Chess educators may want to turn away as this report adds another weight onto the "chess doesn't affect cognitive ability" scale. However, the comprehensive review of studies did notice some correlation, before writing it off to small sample sizes and, actually, a placebo effect.
So now it's a "red pill-blue pill" question: If playing chess only makes you think you are smarter, and therefore you perform better at cognitive tasks, doesn't that produce the desired effect anyway?
Many people derive the most happiness in their life while at a chess board, but one chess player is pure Happiness. Ten-year-old Happiness Mutete personifies how Central Africa has moved beyond the horrors of the mid-1990s.
Ten-year-old Happiness Mutete of Rwanda finished with 3/6 and was the third-place female in the Open Section. | Photo: James Karuhanga.
This year's fourth edition of the Genocide Memorial Chess Tournament took place earlier this month in Kigali, Rwanda, the same country that lost between 500,000-1 million people in only a little over three months in 1994. The event invited other neighboring countries like Uganda and Burundi (who were also affected by the genocide as the place where Tutsi refugees sought safety).
The Genocide Memorial itself in Rwanda's capital. | Photo: Jerome Deveix.
The Ugandan players were the top seeds and four of them finished in a tie for first in the International Section: FM Haruna Nsubuga, Allan Ssonko (not a bad chess name!), FM Harold Wanyama, and Simon Gonza.
Another event meant to bring cultures together didn't match rival tribes but rather Cold War foes. American and Russian civil servants squared off recently in a chess tournament at the Russian Embassy in Washington, D.C. (well, Norway too, since you can't have a chess event without Norway these days!). This was even a prequel of sorts to the World Team Championships that are currently underway (all three countries are competing there, too).
This "Chess For Peace" tournament was begun by Russia Ambassador to the United States Sergei Kislyak as an add-on to the recent 2016 World Championship match (which of course featured a Norwegian, a Russian, and held in the U.S.).
Norway and Russia also used the tournament to build bridges, which can't hurt since the two share a land border of recently-increasing attention.

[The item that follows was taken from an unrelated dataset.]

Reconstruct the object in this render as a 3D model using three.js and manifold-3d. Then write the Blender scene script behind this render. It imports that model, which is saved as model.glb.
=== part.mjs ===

The winner was David Sherman, an American federal government worker who appears to be this 2000 FIDE-rated player and National Master in the US Chess Federation. His prize was two business-class seats on Aeroflot to Moscow.

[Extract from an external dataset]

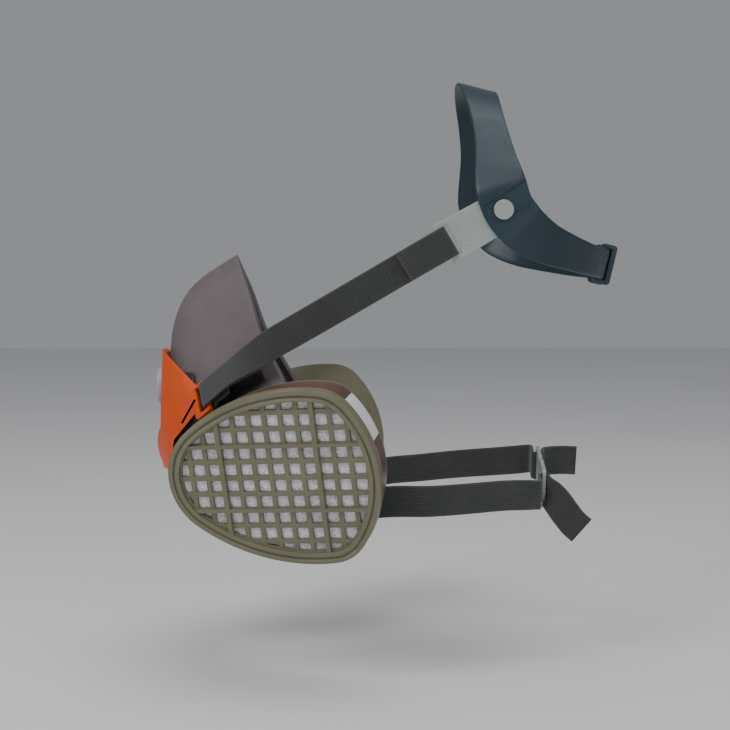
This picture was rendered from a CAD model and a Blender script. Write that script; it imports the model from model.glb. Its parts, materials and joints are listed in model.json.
"""Half-mask respirator with twin cartridges and a head harness: the finished look of the CAD model.

Row frame in metres: +X is the wearer's left, -Y is the front, +Z is up.
"""

import json
import math

import bmesh
import bpy
from mathutils import Matrix, Vector, noise


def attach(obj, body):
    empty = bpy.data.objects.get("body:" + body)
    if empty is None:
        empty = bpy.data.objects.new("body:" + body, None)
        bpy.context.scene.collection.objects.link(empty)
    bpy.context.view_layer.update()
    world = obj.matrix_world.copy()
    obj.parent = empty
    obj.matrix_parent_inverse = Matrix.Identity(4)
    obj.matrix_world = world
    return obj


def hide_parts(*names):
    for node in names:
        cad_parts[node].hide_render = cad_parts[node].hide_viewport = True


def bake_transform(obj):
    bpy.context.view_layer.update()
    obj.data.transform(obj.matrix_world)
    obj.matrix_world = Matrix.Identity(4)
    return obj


MM = 0.001
FLOOR_Z = -0.15  # clear of the cartridges when they are twisted
FLAT_STEPS = 12  # steps along each flat side of a band's section
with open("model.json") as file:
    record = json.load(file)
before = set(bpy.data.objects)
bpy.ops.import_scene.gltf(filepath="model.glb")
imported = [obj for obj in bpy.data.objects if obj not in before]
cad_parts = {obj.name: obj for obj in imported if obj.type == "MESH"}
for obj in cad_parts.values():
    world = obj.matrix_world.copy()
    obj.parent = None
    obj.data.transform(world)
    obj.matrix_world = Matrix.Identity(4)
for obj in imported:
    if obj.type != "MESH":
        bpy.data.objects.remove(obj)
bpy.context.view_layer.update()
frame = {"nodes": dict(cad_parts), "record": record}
nodes = frame["nodes"]
SIDES = (("left", 1), ("right", -1))
BODY_OF = {
    node: body
    for body, members in frame["record"]["behaviour"]["bodies"].items()
    for node in members
}
SLOT_OF = {row["node"]: row["material_slot"] for row in frame["record"]["subparts"]}


# ---------------------------------------------------------------- camera, light and floor
def make_camera():
    """The view of the photograph: level from the wearer's left side."""
    camera = bpy.data.objects.new("camera", bpy.data.cameras.new("camera"))
    bpy.context.scene.collection.objects.link(camera)
    camera.data.lens = 81.3
    distance = 0.9
    rise = math.radians(3)
    target = Vector((0, 0.045, 0.010))
    camera.location = target + Vector((math.cos(rise), 0, math.sin(rise))) * distance
    camera.rotation_euler = (target - camera.location).to_track_quat("-Z", "Y").to_euler()
    bpy.context.scene.camera = camera


def area_light(name, place, aim, size, power, tint=(1, 1, 1)):
    """A round soft light at a place, pointed at a target."""
    light = bpy.data.lights.new(name, "AREA")
    light.shape = "DISK"
    light.size = size
    light.energy = power
    light.color = tint
    lamp = bpy.data.objects.new(name, light)
    bpy.context.scene.collection.objects.link(lamp)
    lamp.location = place
    lamp.rotation_euler = (Vector(aim) - Vector(place)).to_track_quat("-Z", "Y").to_euler()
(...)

"I'm a chess player, where am I supposed to go? To Tuscaloosa, Alabama? No, I go to Russia," Sherman said.
Kislyak said he hopes to have the event every year. Although neither GM Magnus Carlsen or GM Sergey Karjakin attended in person, Karjakin sent in a video explaining that chess can unite cultures and bridge demographic differences. He said he saw this first hand in New York last November when U.S. fans warmed to him as the world championship match went on.
It seems no comparison of which side of the aisle is outthinking the other is complete without intoning "chess" these days. You've heard it before: One side is playing checkers while the other is playing chess.

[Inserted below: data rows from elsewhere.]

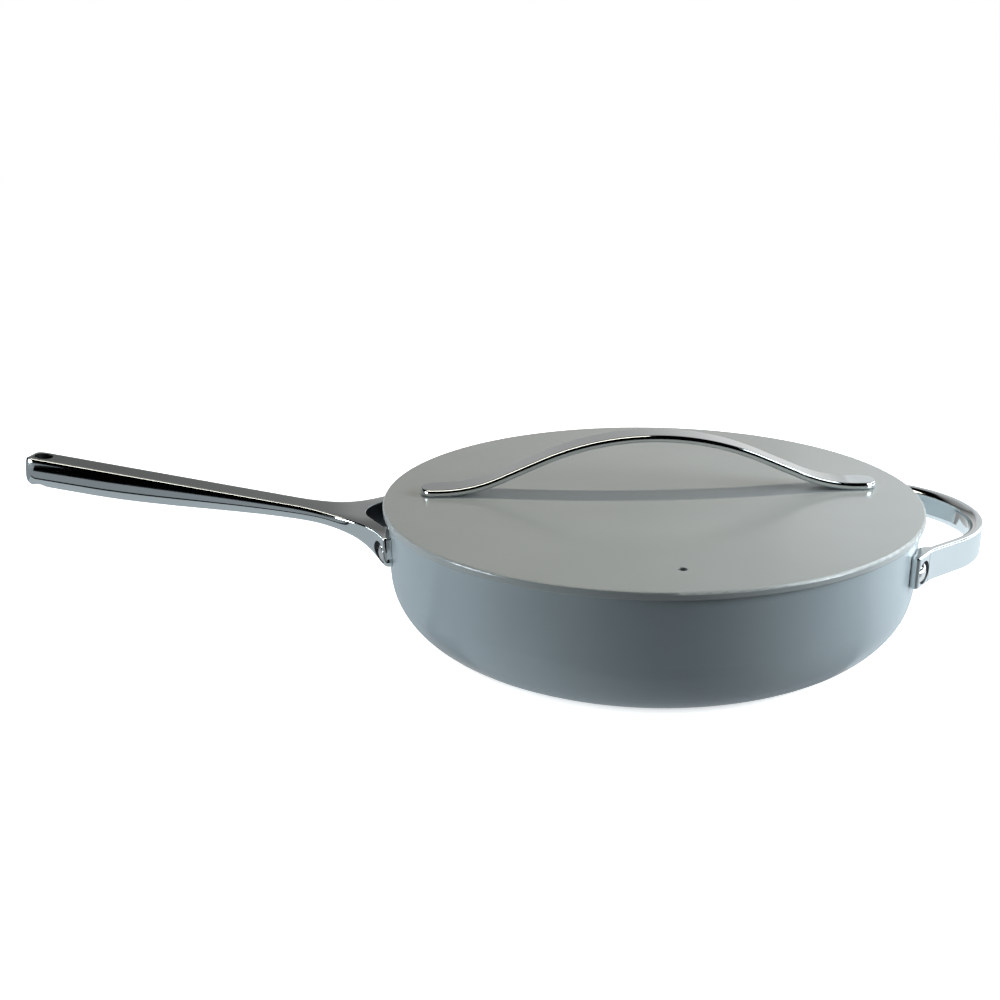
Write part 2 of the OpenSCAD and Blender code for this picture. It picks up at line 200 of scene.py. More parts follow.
RAMP_FROM = 0.3
RAMP_TO = 0.7
COAT_IOR = 1.5
MOTTLE_SCALE = 18
PEEL_SCALE = 900
PEEL_STRENGTH = 0.05
PEEL_DEPTH = 0.05
CLOUD_SCALE = 25
CLOUD_SPREAD = 0.03
STREAK_SCALE = 400
STREAK_DEPTH = 0.02
RING_SCALE = 300
RING_WOBBLE = 0.4
RING_STRENGTH = 0.3
RING_DEPTH = 0.05


def new_material(name):
    """A material with its node tree and its shader."""
    mat = bpy.data.materials.new(name)
    mat.use_nodes = True
    tree = mat.node_tree
    shader = tree.nodes["Principled BSDF"]
    return mat, tree, shader


def object_noise(tree, scale, detail, stretch=(1, 1, 1)):
    """Noise in the object's own coordinates."""
    place = tree.nodes.new("ShaderNodeTexCoord")
    spread = tree.nodes.new("ShaderNodeMapping")
    spread.inputs["Scale"].default_value = stretch
    noise = tree.nodes.new("ShaderNodeTexNoise")
    noise.inputs["Scale"].default_value = scale
    noise.inputs["Detail"].default_value = detail
    tree.links.new(place.outputs["Object"], spread.inputs["Vector"])
    tree.links.new(spread.outputs["Vector"], noise.inputs["Vector"])
    return noise


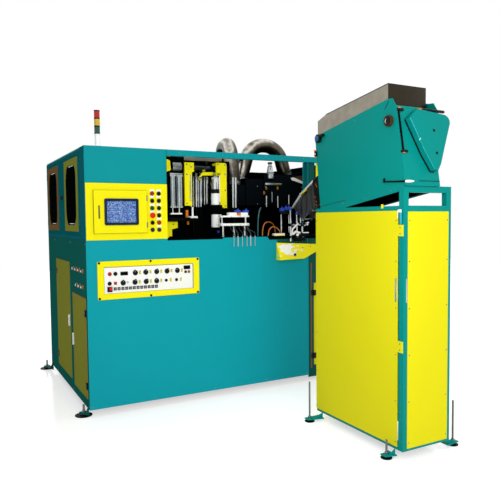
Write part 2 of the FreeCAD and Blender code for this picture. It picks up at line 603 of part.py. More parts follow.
def blow_station():
    """Clamp, stretch unit and blow nozzle, hung on a beam in front of a black plate."""
    front, thick = "station_y", "platen_thick"
    back = "station_y + platen_thick"
    right = "fixed_platen_x + platen_width + 12"
    fixed = plate("XZ", front, thick, [
        ("fixed_platen_x + 34", 1672), ("fixed_platen_x + 64", 1640), (right, 1640), (right, 2028),
        (right + " - 12", 2039), ("fixed_platen_x", 2039), ("fixed_platen_x", 1925),
        ("fixed_platen_x + 34", 1925)])
    arm = plate("XZ", back, 18, [
        (1052, 1904), (1090, 1926), ("fixed_platen_x + 20", 1930), ("fixed_platen_x + 20", 1950),
        (1176, 1956), (1088, 1954)])
    ribs = [span("fixed_platen_x", right, back, "back_plate_y - 36", 2014, 2036),
            span("tower_width", 752, back, "back_plate_y - 36", 2020, 2048)]
    cheek = plate("XZ", front, thick, [("tower_width", 1968), (752, 1948), (784, 1962), (778, 2040),
                                       (756, 2051), ("tower_width", 2051)])
    knee = plate("XZ", front, thick, [("tower_width", "bed_top"), (758, "bed_top"), (758, 1398), (786, 1398),
                                      (786, 1458), (838, 1470), (838, 1522), ("tower_width", 1522)])
    beam = span("tower_width", right, "back_plate_y - 36", "back_plate_y", 2014, 2050)
    header = span(940, 1312, "back_plate_y - 30", "back_plate_y", 2058, 2092)
    node("clamp_frame", [fixed, arm, cheek, knee] + ribs)
    body = doc.addObject("PartDesign::Body", "platen_body")
    pad(body, "XZ", front, thick + " - 0.5", [
        ("moving_platen_x", "platen_low"), ("moving_platen_x + 67", "platen_low"),
        ("moving_platen_x + 67", 1945), ("moving_platen_x + platen_width", 1957),
        ("moving_platen_x + platen_width", "platen_high - 4"), ("moving_platen_x", "platen_high - 4")])
    slot = frame_side("moving_platen_x + 36", 1700, "moving_platen_x + 46", 1850)
    pocket(body, "XZ", front, 8, slot)
    carriage = span("moving_platen_x", "moving_platen_x + 62", back + " - 0.5", "guide_y + 28",
                    "guide_z - 28", "guide_z + 20.5")
    bore = rod("X", "moving_platen_x - 1", "guide_y", "guide_z", "guide_radius + 0.06", 64)
    node("moving_platen", [place(body), carriage], cuts=[bore])
    barrel = rod("X", 790, "guide_y", "guide_z", "clamp_radius", "moving_platen_x - 790 - 4", 24)
    guide = rod("X", "moving_platen_x - 4", "guide_y", "guide_z", "guide_radius",
                "fixed_platen_x - moving_platen_x + 4 - 20")
    stop = span("fixed_platen_x - 46", "fixed_platen_x", back + " + 0.5", "guide_y + 24", "guide_z - 34",
                "guide_z + 21")
    strut = span("fixed_platen_x - 46", "fixed_platen_x", "guide_y + 24", "back_plate_y", "guide_z - 34",
                 "guide_z + 21")
    arm = span(800, 880, "guide_y + 30", "back_plate_y", "guide_z - 20", "guide_z + 21")
    node("clamp_cylinder", [barrel, guide, stop, strut, arm])
    tubes, holes, rods = [], [], []
    for x in (790, 849):
        tubes.append(rod("Z", x, 250, "stretch_low", "stretch_radius", "stretch_high - stretch_low", 24))
        holes.append(rod("Z", x, 250, "stretch_low - 1", "rod_bore", 181))
        rods.append(rod("Z", x, 250, 1596, "rod_radius", "stretch_low - 1596 + 130"))
    tubes.append(rod("Z", 898, "back_plate_y - 20", 1690, 19, 230))
    for x in (1010, 1062, 1106):
        tubes.append(rod("Z", x, "back_plate_y - 18", 1556, 13, 400))
    hanger = span(764, 876, 230, "station_y + platen_thick", "stretch_high", "stretch_high + 14")
    prop = span(764, 876, "station_y + platen_thick", "back_plate_y", "stretch_high - 20",
                "stretch_high + 14")
    node("stretch_cylinders", tubes + [hanger, prop], cuts=holes, welded=False)
    node("stretch_rods", rods + [span(768, 871, 234, 266, 1584, 1596)])
    node("blow_nozzle", [rod("Z", "nozzle_x", "nozzle_y", low, radius, high, 20)
                         for low, radius, high in ((1666, 36, 114), (1780, 38, 20), (1800, 33, 112))])
    rails = [span(744, 1012, y, y + 18, 1530, 1554) for y in (212, 300)]
    ties = [span(x, x + 26, 230, 300, 1530, 1554) for x in (744, 986)]
    legs = [span(x, x + 20, 303, 315, "bed_top", 1530) for x in (860, 988)]
    block = span("nozzle_x - 48", "nozzle_x + 48", 172, "back_plate_y", 1584, 1664)
    sleeve = rod("Z", "nozzle_x", "nozzle_y", 1470, 36, 114)
    braces = [span(x, x + 20, 318, "back_plate_y", 1530, 1554) for x in (760, 950)]
    back_plate = plate("XZ", "back_plate_y", 12, [
        ("tower_width + 4", "bed_top"), (1330, "bed_top"), (1330, 1940), (1346, 1956), (1346, 2078),
        (1332, 2092), ("tower_width + 4", 2092)])
    node("station_base", rails + ties + legs + braces + [block, sleeve, beam, header, back_plate],
         welded=False)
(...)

The newest metaphor, which is already become hackneyed, is that President Donald Trump is playing "three-dimensional chess" while his opponents are only operating on the standard two dimensions. (This reporter began to track the usages and there's been at least 10 utterances of this idea in the last month.)
3D Chess: From "Star Trek" to U.S. politics. (Image: Wikipedia)
Here's an evaluation of that very phrase by "The New York Times." We will leave it to you to decide if it is appropriate!
Did you forget to get dad something for Father's Day? How about sit down and read this article together, then play a game.
It's about what all fathers eventually come to realize: Their kids will eventual surpass them in everything. Chess very much included.
This month's "long read" comes from boxing and chess writer/filmmaker Brin-Jonathan Butler. In case you haven't flown Southwest Airlines in a while, check out his fantastic first-person examination of what chess and Jose Capablanca means to Cuba. (And also recall our own Peter Doggers blog about his chess-filled holiday there last year!)
The island nation of 11 million has produced more than 40 grandmasters according to Butler, an astounding number. He writes that it was due to Fidel Castro's banning of professional sports and subsequent channeling of resources to baseball, boxing, and chess.
The final resting place of Jose Capablanca in the Cementerio de Cristobal Colon. | Photo: Peter Doggers.
Butler knows his way around the country, and around chess. He had already written a book about Cuban boxing and he also has a documentary coming out about Cuban-American relations through the prism of boxing. Butler was also on site with notebook in hand at several high-level chess events in the past year; expect more from him on chess in the near future.
One quibble in the article: Butler quotes an anonymous handler named "Fernando" who claims that no "top" Cuban players have ever left the island. While it's true that the very top have remained, there are several Cuban GMs who have defected or moved to the U.S.